Problem to solve: Reproduce the full listing that appears beneath this instruction exactly.

════

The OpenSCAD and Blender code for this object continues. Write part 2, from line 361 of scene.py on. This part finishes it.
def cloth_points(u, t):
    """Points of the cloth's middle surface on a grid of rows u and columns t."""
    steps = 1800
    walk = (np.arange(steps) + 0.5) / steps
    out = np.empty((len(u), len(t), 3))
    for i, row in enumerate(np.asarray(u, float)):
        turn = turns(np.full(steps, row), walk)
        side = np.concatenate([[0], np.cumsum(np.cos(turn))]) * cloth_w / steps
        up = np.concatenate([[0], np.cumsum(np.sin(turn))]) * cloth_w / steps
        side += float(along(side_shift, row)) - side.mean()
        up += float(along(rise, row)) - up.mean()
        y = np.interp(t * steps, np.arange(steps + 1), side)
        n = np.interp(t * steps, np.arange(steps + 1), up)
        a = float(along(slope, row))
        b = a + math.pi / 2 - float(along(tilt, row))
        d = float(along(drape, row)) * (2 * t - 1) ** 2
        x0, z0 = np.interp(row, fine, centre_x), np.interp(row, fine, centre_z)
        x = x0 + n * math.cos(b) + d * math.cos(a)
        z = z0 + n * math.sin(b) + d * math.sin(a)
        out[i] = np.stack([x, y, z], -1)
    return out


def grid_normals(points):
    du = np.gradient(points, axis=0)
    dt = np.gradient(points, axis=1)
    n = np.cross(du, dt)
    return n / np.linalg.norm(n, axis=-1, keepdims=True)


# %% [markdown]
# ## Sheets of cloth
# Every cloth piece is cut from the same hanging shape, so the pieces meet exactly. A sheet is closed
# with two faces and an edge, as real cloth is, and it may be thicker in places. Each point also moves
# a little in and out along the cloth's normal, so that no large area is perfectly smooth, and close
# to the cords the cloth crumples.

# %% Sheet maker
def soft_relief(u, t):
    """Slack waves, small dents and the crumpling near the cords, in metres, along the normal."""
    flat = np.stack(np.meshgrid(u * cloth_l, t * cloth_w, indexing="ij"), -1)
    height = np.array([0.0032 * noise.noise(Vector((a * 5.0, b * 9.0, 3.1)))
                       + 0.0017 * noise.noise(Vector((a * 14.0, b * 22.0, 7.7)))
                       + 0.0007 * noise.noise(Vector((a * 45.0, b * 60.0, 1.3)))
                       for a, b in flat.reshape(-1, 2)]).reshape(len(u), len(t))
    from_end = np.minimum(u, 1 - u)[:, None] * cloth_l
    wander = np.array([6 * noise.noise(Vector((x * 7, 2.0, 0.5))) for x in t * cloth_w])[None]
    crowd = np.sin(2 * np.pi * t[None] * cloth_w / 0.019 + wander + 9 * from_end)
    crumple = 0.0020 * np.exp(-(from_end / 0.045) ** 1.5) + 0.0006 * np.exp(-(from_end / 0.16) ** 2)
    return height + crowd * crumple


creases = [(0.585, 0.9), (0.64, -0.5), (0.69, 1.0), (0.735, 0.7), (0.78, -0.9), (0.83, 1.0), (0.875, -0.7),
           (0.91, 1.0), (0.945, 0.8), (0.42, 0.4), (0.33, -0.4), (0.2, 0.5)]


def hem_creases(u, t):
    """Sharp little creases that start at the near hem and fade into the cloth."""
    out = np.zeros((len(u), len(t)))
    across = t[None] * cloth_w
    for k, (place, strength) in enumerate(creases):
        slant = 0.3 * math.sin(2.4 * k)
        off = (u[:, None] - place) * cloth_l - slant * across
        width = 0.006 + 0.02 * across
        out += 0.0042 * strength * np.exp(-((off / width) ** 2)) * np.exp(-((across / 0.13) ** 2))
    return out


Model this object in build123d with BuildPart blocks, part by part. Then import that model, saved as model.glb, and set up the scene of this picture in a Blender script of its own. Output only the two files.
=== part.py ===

════

Expected answer:
The OpenSCAD and Blender code for this object continues. Write part 2, from line 361 of scene.py on. This part finishes it.
def cloth_points(u, t):
    """Points of the cloth's middle surface on a grid of rows u and columns t."""
    steps = 1800
    walk = (np.arange(steps) + 0.5) / steps
    out = np.empty((len(u), len(t), 3))
    for i, row in enumerate(np.asarray(u, float)):
        turn = turns(np.full(steps, row), walk)
        side = np.concatenate([[0], np.cumsum(np.cos(turn))]) * cloth_w / steps
        up = np.concatenate([[0], np.cumsum(np.sin(turn))]) * cloth_w / steps
        side += float(along(side_shift, row)) - side.mean()
        up += float(along(rise, row)) - up.mean()
        y = np.interp(t * steps, np.arange(steps + 1), side)
        n = np.interp(t * steps, np.arange(steps + 1), up)
        a = float(along(slope, row))
        b = a + math.pi / 2 - float(along(tilt, row))
        d = float(along(drape, row)) * (2 * t - 1) ** 2
        x0, z0 = np.interp(row, fine, centre_x), np.interp(row, fine, centre_z)
        x = x0 + n * math.cos(b) + d * math.cos(a)
        z = z0 + n * math.sin(b) + d * math.sin(a)
        out[i] = np.stack([x, y, z], -1)
    return out


def grid_normals(points):
    du = np.gradient(points, axis=0)
    dt = np.gradient(points, axis=1)
    n = np.cross(du, dt)
    return n / np.linalg.norm(n, axis=-1, keepdims=True)


# %% [markdown]
# ## Sheets of cloth
# Every cloth piece is cut from the same hanging shape, so the pieces meet exactly. A sheet is closed
# with two faces and an edge, as real cloth is, and it may be thicker in places. Each point also moves
# a little in and out along the cloth's normal, so that no large area is perfectly smooth, and close
# to the cords the cloth crumples.

# %% Sheet maker
def soft_relief(u, t):
    """Slack waves, small dents and the crumpling near the cords, in metres, along the normal."""
    flat = np.stack(np.meshgrid(u * cloth_l, t * cloth_w, indexing="ij"), -1)
    height = np.array([0.0032 * noise.noise(Vector((a * 5.0, b * 9.0, 3.1)))
                       + 0.0017 * noise.noise(Vector((a * 14.0, b * 22.0, 7.7)))
                       + 0.0007 * noise.noise(Vector((a * 45.0, b * 60.0, 1.3)))
                       for a, b in flat.reshape(-1, 2)]).reshape(len(u), len(t))
    from_end = np.minimum(u, 1 - u)[:, None] * cloth_l
    wander = np.array([6 * noise.noise(Vector((x * 7, 2.0, 0.5))) for x in t * cloth_w])[None]
    crowd = np.sin(2 * np.pi * t[None] * cloth_w / 0.019 + wander + 9 * from_end)
    crumple = 0.0020 * np.exp(-(from_end / 0.045) ** 1.5) + 0.0006 * np.exp(-(from_end / 0.16) ** 2)
    return height + crowd * crumple


creases = [(0.585, 0.9), (0.64, -0.5), (0.69, 1.0), (0.735, 0.7), (0.78, -0.9), (0.83, 1.0), (0.875, -0.7),
           (0.91, 1.0), (0.945, 0.8), (0.42, 0.4), (0.33, -0.4), (0.2, 0.5)]


def hem_creases(u, t):
    """Sharp little creases that start at the near hem and fade into the cloth."""
    out = np.zeros((len(u), len(t)))
    across = t[None] * cloth_w
    for k, (place, strength) in enumerate(creases):
        slant = 0.3 * math.sin(2.4 * k)
        off = (u[:, None] - place) * cloth_l - slant * across
        width = 0.006 + 0.02 * across
        out += 0.0042 * strength * np.exp(-((off / width) ** 2)) * np.exp(-((across / 0.13) ** 2))
    return out


Model this object in build123d with BuildPart blocks, part by part. Then import that model, saved as model.glb, and set up the scene of this picture in a Blender script of its own. Output only the two files.
=== part.py ===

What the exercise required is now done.